Copy exactly the lines of the records below, and only those lines, beginning with the line that contains "earring.add(setting, stone);" and ending with the line that contains "the same way from the planes of its facets.".

— start of STORED DATA —

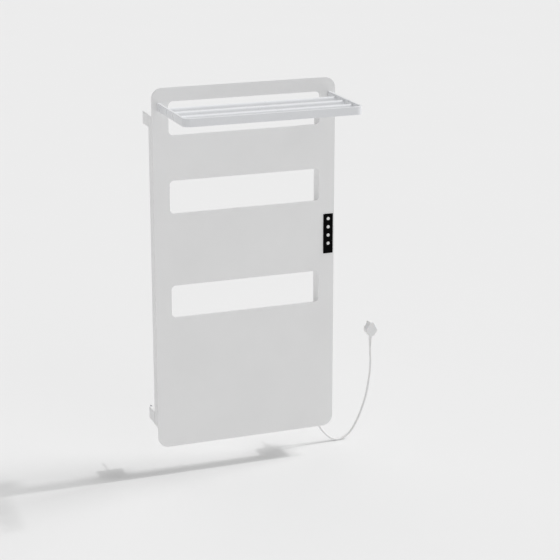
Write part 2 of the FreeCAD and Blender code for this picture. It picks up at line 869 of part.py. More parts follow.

— end of STORED DATA —
— start of STORED DATA —

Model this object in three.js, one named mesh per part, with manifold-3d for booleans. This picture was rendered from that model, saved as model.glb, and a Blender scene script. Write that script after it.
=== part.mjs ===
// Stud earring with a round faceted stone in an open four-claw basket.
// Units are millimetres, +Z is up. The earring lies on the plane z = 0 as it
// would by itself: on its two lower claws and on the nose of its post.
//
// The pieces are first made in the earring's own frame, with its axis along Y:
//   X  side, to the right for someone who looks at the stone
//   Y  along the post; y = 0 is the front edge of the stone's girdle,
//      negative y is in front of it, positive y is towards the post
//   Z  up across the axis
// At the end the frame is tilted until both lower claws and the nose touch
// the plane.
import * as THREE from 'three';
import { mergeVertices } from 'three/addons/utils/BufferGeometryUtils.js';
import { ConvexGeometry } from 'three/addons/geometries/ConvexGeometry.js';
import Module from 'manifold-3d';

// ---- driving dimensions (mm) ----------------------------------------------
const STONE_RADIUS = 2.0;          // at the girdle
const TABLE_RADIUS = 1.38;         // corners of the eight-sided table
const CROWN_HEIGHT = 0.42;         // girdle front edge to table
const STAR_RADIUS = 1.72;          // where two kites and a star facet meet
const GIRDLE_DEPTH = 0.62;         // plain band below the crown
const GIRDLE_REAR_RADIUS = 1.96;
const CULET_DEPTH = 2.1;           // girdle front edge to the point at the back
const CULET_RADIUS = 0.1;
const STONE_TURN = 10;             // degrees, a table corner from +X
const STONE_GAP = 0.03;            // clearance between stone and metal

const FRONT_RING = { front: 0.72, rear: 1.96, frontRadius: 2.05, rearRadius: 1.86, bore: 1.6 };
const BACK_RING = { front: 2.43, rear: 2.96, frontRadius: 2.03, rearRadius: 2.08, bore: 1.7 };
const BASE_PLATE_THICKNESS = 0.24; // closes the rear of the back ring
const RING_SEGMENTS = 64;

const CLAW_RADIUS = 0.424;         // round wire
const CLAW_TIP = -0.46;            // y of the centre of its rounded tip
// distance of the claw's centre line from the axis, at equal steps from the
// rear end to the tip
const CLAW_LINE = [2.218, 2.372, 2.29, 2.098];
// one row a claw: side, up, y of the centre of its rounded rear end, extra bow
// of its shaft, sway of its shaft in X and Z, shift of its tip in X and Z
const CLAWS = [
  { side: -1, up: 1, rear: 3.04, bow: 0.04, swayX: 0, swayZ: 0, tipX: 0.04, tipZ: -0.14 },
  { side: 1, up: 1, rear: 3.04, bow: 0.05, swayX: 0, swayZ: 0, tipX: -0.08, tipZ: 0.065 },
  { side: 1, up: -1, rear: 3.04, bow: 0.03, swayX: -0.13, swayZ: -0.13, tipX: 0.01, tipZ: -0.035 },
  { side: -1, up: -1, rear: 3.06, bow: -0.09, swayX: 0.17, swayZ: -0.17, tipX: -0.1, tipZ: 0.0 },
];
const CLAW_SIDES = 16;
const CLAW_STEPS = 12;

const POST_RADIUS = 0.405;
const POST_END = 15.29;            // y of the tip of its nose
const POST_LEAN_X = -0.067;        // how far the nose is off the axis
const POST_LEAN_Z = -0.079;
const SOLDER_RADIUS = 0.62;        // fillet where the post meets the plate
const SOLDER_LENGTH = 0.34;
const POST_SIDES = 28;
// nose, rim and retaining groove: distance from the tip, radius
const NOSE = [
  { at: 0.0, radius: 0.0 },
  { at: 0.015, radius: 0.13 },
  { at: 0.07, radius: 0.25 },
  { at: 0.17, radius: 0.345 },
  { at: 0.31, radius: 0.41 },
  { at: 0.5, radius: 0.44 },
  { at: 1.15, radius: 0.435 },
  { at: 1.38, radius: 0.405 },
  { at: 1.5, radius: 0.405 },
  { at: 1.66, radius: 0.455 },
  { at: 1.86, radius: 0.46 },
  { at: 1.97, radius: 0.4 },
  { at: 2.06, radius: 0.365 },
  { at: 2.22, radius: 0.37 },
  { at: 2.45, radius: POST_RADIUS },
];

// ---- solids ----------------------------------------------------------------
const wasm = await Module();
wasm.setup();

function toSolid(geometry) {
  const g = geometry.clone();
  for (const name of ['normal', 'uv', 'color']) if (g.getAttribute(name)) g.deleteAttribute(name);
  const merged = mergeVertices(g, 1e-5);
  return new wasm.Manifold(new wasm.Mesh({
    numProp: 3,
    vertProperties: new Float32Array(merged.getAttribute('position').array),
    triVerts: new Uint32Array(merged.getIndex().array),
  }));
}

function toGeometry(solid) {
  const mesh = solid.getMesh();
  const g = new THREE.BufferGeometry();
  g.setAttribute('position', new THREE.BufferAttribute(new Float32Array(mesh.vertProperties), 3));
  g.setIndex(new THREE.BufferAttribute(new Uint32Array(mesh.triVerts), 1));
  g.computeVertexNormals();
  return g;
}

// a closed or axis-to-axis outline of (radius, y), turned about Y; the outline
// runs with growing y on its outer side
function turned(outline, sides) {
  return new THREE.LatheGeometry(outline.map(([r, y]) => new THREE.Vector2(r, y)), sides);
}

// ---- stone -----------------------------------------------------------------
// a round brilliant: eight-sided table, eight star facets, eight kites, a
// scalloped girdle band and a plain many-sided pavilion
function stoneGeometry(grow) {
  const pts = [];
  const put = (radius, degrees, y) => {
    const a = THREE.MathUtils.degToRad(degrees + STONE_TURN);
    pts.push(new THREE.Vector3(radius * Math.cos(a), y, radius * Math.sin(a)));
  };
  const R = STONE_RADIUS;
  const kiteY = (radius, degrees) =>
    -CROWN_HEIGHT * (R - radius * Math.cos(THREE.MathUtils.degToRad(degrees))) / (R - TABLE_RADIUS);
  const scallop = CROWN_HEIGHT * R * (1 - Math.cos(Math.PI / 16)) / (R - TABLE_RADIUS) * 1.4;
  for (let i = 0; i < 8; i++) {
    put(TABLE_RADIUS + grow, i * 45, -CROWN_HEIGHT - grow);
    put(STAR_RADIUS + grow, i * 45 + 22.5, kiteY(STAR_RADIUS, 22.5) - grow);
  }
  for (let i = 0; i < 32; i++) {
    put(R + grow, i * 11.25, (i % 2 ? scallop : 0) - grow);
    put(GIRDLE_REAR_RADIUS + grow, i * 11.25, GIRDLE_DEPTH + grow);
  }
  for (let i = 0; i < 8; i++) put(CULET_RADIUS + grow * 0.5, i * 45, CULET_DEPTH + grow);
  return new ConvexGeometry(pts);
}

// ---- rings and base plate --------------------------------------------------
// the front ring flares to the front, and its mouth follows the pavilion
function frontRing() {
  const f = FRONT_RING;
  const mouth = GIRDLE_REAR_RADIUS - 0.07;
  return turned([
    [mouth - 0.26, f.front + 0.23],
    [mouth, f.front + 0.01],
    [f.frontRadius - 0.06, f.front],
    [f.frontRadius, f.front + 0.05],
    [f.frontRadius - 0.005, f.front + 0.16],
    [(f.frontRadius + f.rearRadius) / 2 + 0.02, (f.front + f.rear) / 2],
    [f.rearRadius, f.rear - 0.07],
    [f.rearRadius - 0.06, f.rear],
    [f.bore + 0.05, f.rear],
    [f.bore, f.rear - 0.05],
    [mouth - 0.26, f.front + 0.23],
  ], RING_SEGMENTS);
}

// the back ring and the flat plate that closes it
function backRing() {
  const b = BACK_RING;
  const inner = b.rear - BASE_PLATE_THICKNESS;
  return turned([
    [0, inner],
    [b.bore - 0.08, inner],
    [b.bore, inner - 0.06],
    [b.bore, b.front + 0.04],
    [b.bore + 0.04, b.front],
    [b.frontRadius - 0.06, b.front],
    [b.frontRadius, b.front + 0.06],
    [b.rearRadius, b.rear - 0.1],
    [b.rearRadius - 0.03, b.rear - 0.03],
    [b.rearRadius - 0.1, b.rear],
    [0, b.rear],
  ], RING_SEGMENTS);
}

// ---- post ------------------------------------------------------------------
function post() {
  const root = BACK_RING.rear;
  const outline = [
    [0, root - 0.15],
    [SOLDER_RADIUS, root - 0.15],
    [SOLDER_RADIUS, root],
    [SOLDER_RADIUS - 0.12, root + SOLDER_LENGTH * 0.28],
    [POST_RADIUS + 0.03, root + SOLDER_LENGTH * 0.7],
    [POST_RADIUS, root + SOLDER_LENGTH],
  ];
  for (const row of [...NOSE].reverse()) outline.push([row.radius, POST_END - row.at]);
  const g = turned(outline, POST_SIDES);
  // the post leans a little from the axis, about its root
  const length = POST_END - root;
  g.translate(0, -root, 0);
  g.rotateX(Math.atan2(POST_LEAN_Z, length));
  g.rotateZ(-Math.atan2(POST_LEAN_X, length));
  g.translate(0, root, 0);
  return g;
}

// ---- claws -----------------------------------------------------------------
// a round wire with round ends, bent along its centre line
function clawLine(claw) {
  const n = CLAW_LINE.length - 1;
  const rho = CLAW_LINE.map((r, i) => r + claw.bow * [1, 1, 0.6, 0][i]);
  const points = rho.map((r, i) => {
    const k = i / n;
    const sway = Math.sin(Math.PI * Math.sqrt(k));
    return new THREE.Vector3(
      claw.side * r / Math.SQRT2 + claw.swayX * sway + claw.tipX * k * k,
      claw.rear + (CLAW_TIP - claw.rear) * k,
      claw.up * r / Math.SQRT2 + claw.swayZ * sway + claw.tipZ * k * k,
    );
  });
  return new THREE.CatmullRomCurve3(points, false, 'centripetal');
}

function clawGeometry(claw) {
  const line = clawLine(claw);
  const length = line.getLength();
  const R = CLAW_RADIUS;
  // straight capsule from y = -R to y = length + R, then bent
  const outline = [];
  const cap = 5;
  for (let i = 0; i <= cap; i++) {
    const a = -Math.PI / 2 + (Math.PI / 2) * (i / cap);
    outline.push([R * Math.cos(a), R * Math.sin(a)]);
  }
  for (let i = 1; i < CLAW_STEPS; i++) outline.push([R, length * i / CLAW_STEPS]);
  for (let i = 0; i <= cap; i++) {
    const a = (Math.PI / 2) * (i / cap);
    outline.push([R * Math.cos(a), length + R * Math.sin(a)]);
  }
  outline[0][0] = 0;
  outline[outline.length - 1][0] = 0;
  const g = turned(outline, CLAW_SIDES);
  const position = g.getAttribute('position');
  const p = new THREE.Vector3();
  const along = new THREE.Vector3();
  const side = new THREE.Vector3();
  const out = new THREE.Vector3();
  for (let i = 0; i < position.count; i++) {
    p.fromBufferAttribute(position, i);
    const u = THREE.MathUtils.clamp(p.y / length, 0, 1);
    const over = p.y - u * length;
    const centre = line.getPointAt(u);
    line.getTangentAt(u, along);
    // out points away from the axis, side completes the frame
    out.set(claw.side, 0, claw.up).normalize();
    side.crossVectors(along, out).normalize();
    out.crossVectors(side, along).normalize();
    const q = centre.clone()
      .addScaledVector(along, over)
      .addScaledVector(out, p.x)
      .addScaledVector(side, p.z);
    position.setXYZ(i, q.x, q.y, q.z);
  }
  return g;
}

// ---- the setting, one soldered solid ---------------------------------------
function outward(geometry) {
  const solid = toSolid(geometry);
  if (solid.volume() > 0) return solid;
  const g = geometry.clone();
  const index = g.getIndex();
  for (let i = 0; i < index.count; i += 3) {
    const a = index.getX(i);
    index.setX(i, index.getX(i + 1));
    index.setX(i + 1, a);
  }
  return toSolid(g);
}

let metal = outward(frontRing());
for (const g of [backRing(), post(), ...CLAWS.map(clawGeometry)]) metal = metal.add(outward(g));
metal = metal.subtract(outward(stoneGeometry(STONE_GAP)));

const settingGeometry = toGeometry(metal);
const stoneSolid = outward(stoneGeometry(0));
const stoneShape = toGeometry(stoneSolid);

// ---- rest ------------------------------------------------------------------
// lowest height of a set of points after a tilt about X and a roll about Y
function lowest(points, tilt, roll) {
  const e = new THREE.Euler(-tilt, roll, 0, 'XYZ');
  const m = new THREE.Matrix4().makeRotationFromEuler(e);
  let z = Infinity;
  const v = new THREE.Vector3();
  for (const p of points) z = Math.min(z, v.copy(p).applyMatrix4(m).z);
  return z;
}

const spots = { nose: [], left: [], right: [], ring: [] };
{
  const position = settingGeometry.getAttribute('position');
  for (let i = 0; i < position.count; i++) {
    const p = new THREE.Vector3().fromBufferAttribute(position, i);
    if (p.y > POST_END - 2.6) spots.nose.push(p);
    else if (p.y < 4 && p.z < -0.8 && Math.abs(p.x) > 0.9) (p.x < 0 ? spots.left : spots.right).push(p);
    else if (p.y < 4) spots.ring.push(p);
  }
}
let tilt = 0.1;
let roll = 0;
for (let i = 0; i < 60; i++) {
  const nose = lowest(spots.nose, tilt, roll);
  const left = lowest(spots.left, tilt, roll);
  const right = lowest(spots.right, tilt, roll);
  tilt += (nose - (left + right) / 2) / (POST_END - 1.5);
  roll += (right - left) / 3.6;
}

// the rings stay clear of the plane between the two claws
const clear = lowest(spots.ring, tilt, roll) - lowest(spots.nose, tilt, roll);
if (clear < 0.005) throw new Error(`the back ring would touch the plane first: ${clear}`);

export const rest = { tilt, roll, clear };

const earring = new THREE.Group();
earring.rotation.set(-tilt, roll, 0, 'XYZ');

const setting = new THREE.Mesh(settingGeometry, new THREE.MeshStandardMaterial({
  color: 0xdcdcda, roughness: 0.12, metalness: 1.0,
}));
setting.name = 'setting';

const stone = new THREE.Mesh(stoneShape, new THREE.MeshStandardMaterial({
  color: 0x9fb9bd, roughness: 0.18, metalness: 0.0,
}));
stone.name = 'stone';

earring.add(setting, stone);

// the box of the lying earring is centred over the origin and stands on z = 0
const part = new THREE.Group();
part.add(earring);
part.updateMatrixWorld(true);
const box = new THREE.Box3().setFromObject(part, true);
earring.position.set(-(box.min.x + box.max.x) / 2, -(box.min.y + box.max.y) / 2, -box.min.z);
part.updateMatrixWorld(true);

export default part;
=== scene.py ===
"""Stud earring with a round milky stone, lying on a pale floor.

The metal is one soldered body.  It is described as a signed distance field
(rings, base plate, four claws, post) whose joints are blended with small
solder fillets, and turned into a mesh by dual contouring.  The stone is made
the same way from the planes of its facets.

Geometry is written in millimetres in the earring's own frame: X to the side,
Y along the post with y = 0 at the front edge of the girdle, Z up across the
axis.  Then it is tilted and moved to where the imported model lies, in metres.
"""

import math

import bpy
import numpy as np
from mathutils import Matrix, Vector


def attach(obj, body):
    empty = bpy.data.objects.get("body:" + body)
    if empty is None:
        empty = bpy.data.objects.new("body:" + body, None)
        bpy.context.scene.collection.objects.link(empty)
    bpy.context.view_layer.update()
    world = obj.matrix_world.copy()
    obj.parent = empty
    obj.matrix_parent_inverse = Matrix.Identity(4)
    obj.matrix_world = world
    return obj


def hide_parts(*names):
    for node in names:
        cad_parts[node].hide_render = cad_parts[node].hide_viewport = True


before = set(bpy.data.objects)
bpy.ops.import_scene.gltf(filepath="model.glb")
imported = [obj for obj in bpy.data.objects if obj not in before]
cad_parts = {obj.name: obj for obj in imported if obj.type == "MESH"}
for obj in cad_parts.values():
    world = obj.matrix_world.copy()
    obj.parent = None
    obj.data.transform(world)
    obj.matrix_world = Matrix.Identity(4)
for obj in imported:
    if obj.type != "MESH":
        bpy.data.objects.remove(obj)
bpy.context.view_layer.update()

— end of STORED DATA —
— start of STORED DATA —

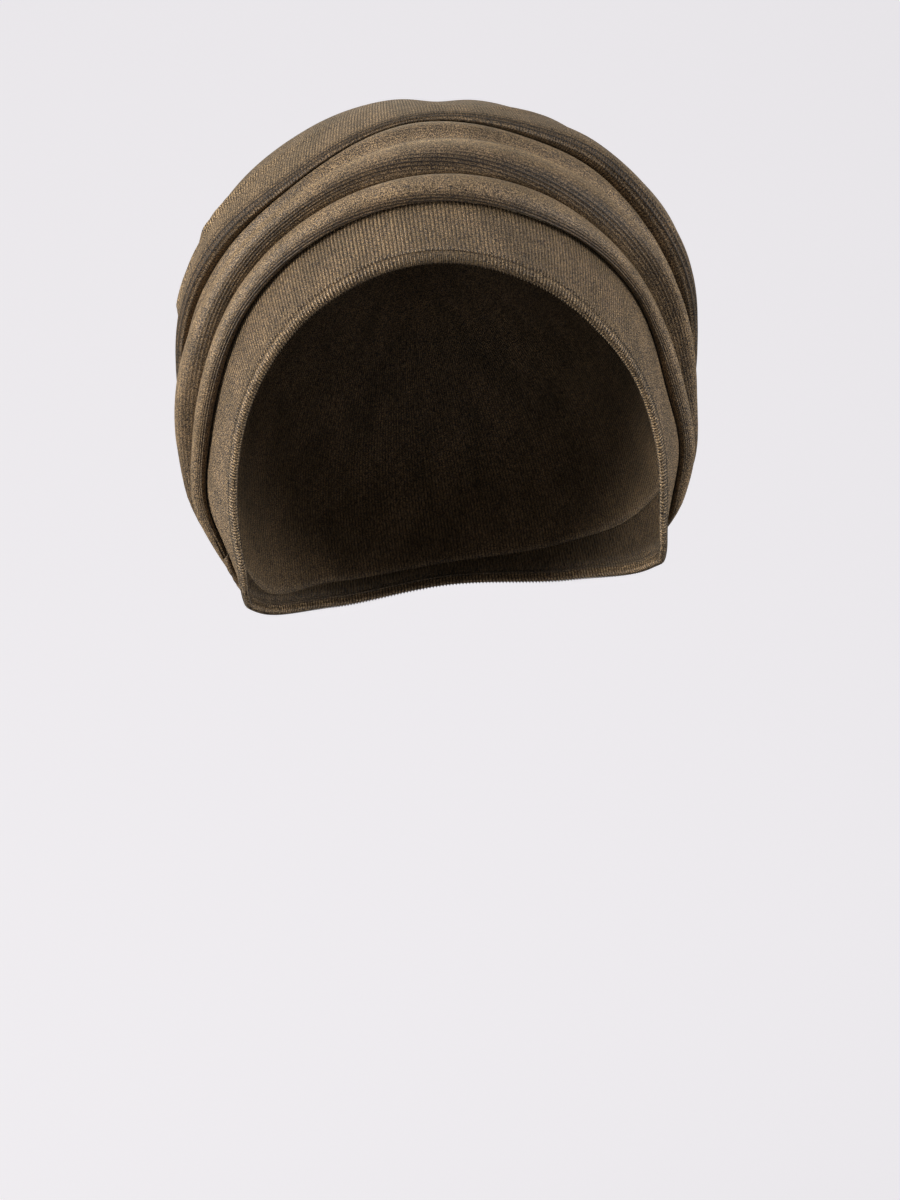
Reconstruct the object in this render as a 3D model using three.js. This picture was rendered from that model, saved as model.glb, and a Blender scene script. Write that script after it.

— end of STORED DATA —

OUTPUT FOR THIS TASK
earring.add(setting, stone);

// the box of the lying earring is centred over the origin and stands on z = 0
const part = new THREE.Group();
part.add(earring);
part.updateMatrixWorld(true);
const box = new THREE.Box3().setFromObject(part, true);
earring.position.set(-(box.min.x + box.max.x) / 2, -(box.min.y + box.max.y) / 2, -box.min.z);
part.updateMatrixWorld(true);

export default part;
=== scene.py ===
"""Stud earring with a round milky stone, lying on a pale floor.

The metal is one soldered body.  It is described as a signed distance field
(rings, base plate, four claws, post) whose joints are blended with small
solder fillets, and turned into a mesh by dual contouring.  The stone is made
the same way from the planes of its facets.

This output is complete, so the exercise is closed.